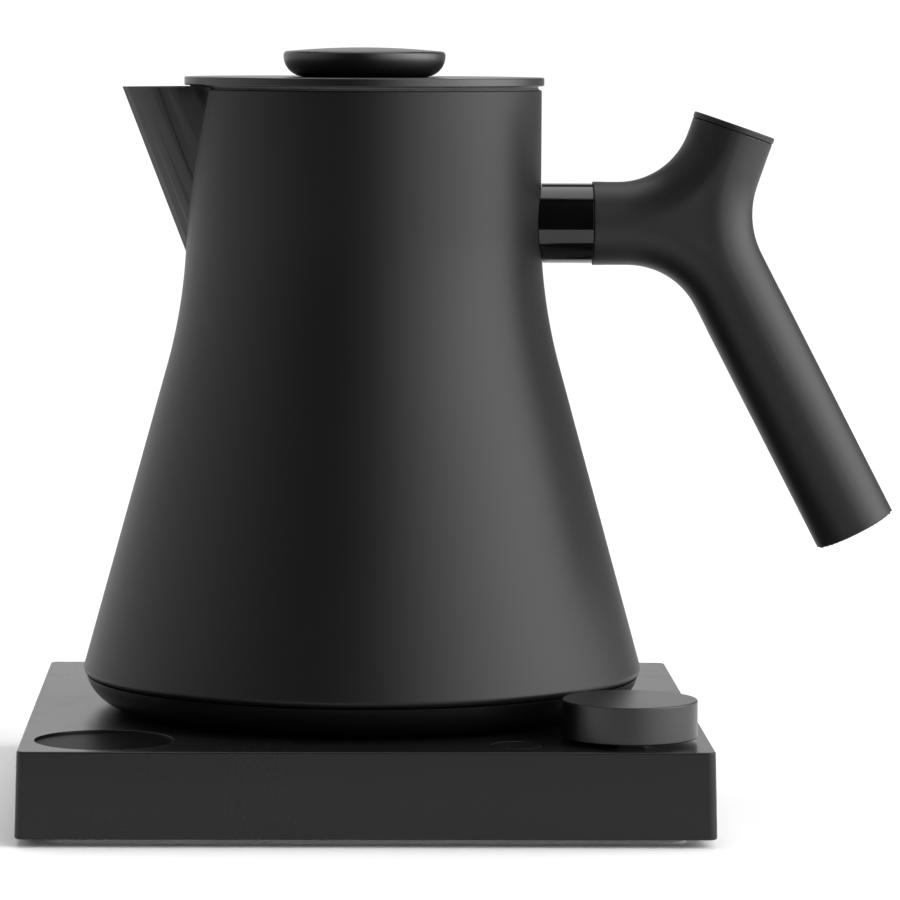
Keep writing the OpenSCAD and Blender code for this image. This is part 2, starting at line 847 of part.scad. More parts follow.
// Bent length of tube between two legs that meet at the hub. The inset keeps the
// faces of the three bends from lying on each other where they cross.
module handle_bend(u, v, inner_r, inset) {
    steps = 7;
    slice = 1.2;
    bend_r = inner_r + handle_r;
    between = acos(u * v);
    mid = (u + v) / norm(u + v);
    centre = mid * bend_r / sin(between / 2);
    from = atan2(-mid[1], -mid[0]);
    turn = (180 - between) / 2;
    translate([hub_x, 0, lift + arm_z]) for (i = [0 : steps - 1]) hull() for (j = [i, i + 1]) {
        a = from - turn + 2 * turn * j / steps;
        translate([centre[0] + bend_r * cos(a), 0, centre[1] + bend_r * sin(a)])
            rotate([0, -a, 0]) cylinder(r = handle_r - inset, h = slice, center = true, $fn = 40);
    }
}

module handle_shell() {
    seat = stub_len - cap_t;
    color("#1c1d1f") difference() {
        union() {
            along_arm(ferrule_end) cylinder(r = handle_r, h = hub_x - ferrule_end - 8, $fn = 40);
            along_leg(to_stub, 8) cylinder(r = handle_r, h = seat - 8 - close, $fn = 40);
            along_leg(to_grip, 8) handle_rod(grip_len - 8, 0.8);
            handle_bend(to_arm, to_stub, bend_top, 0.03);
            handle_bend(to_arm, to_grip, bend_inner, 0.06);
            handle_bend(to_stub, to_grip, bend_outer, 0.09);
        }
        along_arm(ferrule_end - 1) cylinder(r = tongue_r + 0.1, h = tongue_end - ferrule_end + 2);
        along_leg(to_stub, -tongue_r - 4) cylinder(r = screw_r + 0.2, h = REACH);
        along_leg(to_stub, screw_seat) cylinder(r = screw_head_r + 0.4, h = REACH);
        along_leg(to_stub, seat - spigot_h - 0.3) cylinder(r = spigot_r + 0.1, h = REACH);
        along_leg(to_grip, weight_from) cylinder(r = weight_r + 0.1, h = REACH);
    }
}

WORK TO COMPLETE
Using the data above, return each line exactly as written.

TASK ANSWER
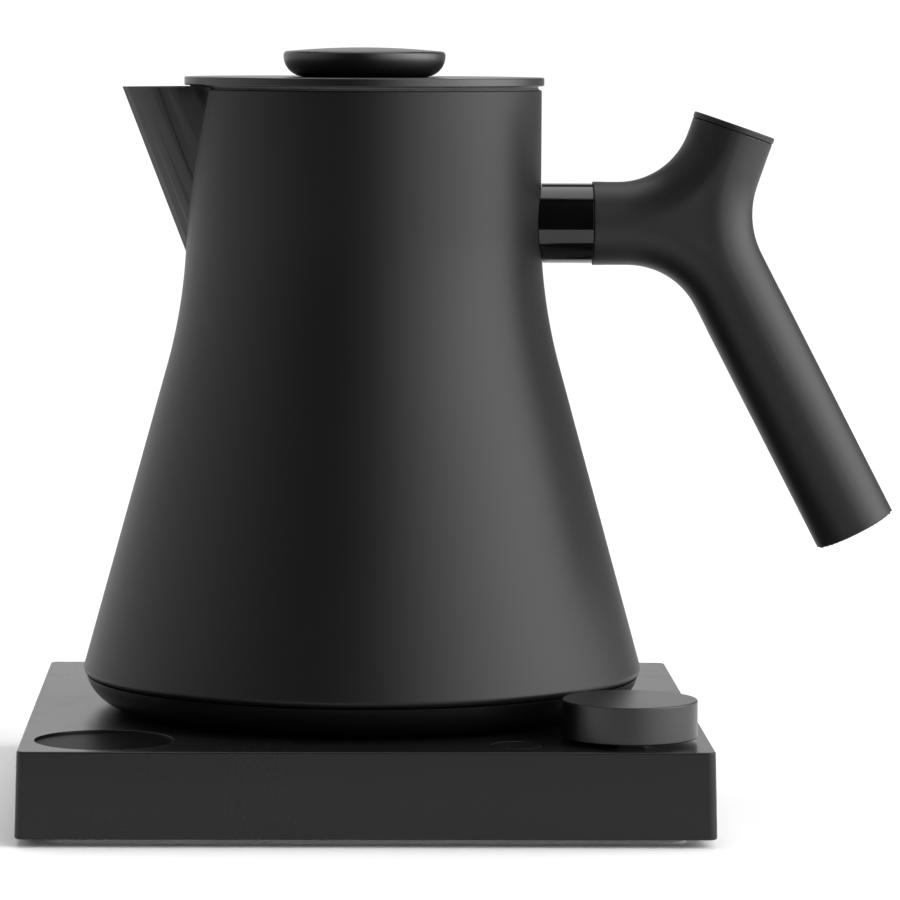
Keep writing the OpenSCAD and Blender code for this image. This is part 2, starting at line 847 of part.scad. More parts follow.
// Bent length of tube between two legs that meet at the hub. The inset keeps the
// faces of the three bends from lying on each other where they cross.
module handle_bend(u, v, inner_r, inset) {
    steps = 7;
    slice = 1.2;
    bend_r = inner_r + handle_r;
    between = acos(u * v);
    mid = (u + v) / norm(u + v);
    centre = mid * bend_r / sin(between / 2);
    from = atan2(-mid[1], -mid[0]);
    turn = (180 - between) / 2;
    translate([hub_x, 0, lift + arm_z]) for (i = [0 : steps - 1]) hull() for (j = [i, i + 1]) {
        a = from - turn + 2 * turn * j / steps;
        translate([centre[0] + bend_r * cos(a), 0, centre[1] + bend_r * sin(a)])
            rotate([0, -a, 0]) cylinder(r = handle_r - inset, h = slice, center = true, $fn = 40);
    }
}

module handle_shell() {
    seat = stub_len - cap_t;
    color("#1c1d1f") difference() {
        union() {
            along_arm(ferrule_end) cylinder(r = handle_r, h = hub_x - ferrule_end - 8, $fn = 40);
            along_leg(to_stub, 8) cylinder(r = handle_r, h = seat - 8 - close, $fn = 40);
            along_leg(to_grip, 8) handle_rod(grip_len - 8, 0.8);
            handle_bend(to_arm, to_stub, bend_top, 0.03);
            handle_bend(to_arm, to_grip, bend_inner, 0.06);
            handle_bend(to_stub, to_grip, bend_outer, 0.09);
        }
        along_arm(ferrule_end - 1) cylinder(r = tongue_r + 0.1, h = tongue_end - ferrule_end + 2);
        along_leg(to_stub, -tongue_r - 4) cylinder(r = screw_r + 0.2, h = REACH);
        along_leg(to_stub, screw_seat) cylinder(r = screw_head_r + 0.4, h = REACH);
        along_leg(to_stub, seat - spigot_h - 0.3) cylinder(r = spigot_r + 0.1, h = REACH);
        along_leg(to_grip, weight_from) cylinder(r = weight_r + 0.1, h = REACH);
    }
}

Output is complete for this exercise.